2006 Robert Groffier Bourgogne Passetoutgrains: I should have figured an '06 could be over the hill. Passetoutgrains from Burgundy contain pinot noir and gamay and are usually meant to be consumed within two years of production. I took a gamble, read on to find out how I got burned. The volatile acidity was powerful, almost smothering an undercurrent of cherry-soaked minerality and some barnyard funk. Beyond the VA issues, a dollop of ripe red cherry sat squarely in the mid palate, bounded by a little bit of (good) acidity. More of the barnyard came through, but compared to the VA problems it wasn't bad at all. A somewhat clean finish was laden with chalky minerality and sour cherry notes. Unimpressive wine and at $26, also overpriced. It went down the drain.

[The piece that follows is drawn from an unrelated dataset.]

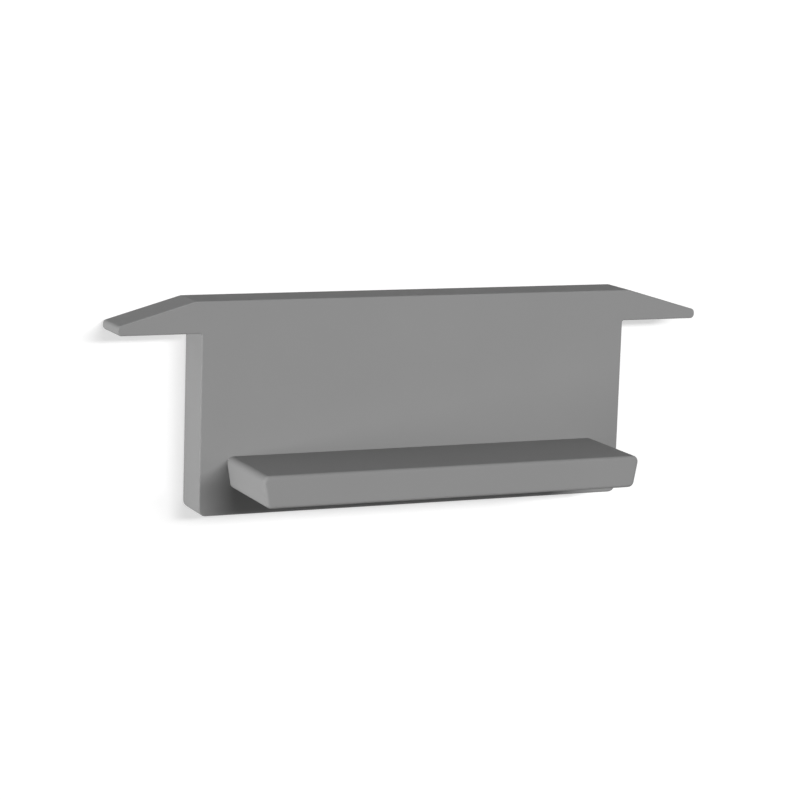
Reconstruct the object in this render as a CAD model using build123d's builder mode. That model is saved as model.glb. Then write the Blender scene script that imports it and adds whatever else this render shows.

Strictly speaking, I went 1 for 4, batting a whopping .250 on Christmas Day. That's not exactly where I want to be. I still struggle to wrap my head around the Ch. Simard because it was interesting wine, just a little boring. Good Bordeaux has a certain palate presence, one that Bordeaux lovers immediately know. While this Saint-Emilion was good, it could have been more smile-inducing. While I would buy the it again, I wouldn't pay over $25 for it.
The Leonetti does confound me as well, it's just so atypical of what I expect from a high-scoring Washington wine. I know my palate is different than Paul Gregutt's, as well as all those who criticized me on Twitter for not loving the wine, giving it enough aging time, or other "helpful" advice. On the day I tasted it, the 2008 Leonetti cabernet was not very interesting wine. Winemakers can do a lot with heavy extraction techniques and oak barrels, as well as acid addition and tannin manipulation. What they cannot do is create a wine with soul, one that touches your palate.
I could wax poetic about the A Tribute to Grace, but what's the point? You can't find it anywhere and as far as I know, the last magnum was snapped up a couple of days ago. Don't ask me how I know that, of course. Luckily the 2009 is available and you should buy as much as you can. One of the best wines I tasted in 2011.
The Passetoutgrains was shit, plain and simple. It didn't hurt my feelings for Burgundy though, just reminded me that even self-important wine bloggers occasionally get burned.
With that, I wish you all a Happy New Year, see you in 2012! Let's drink some great wine together!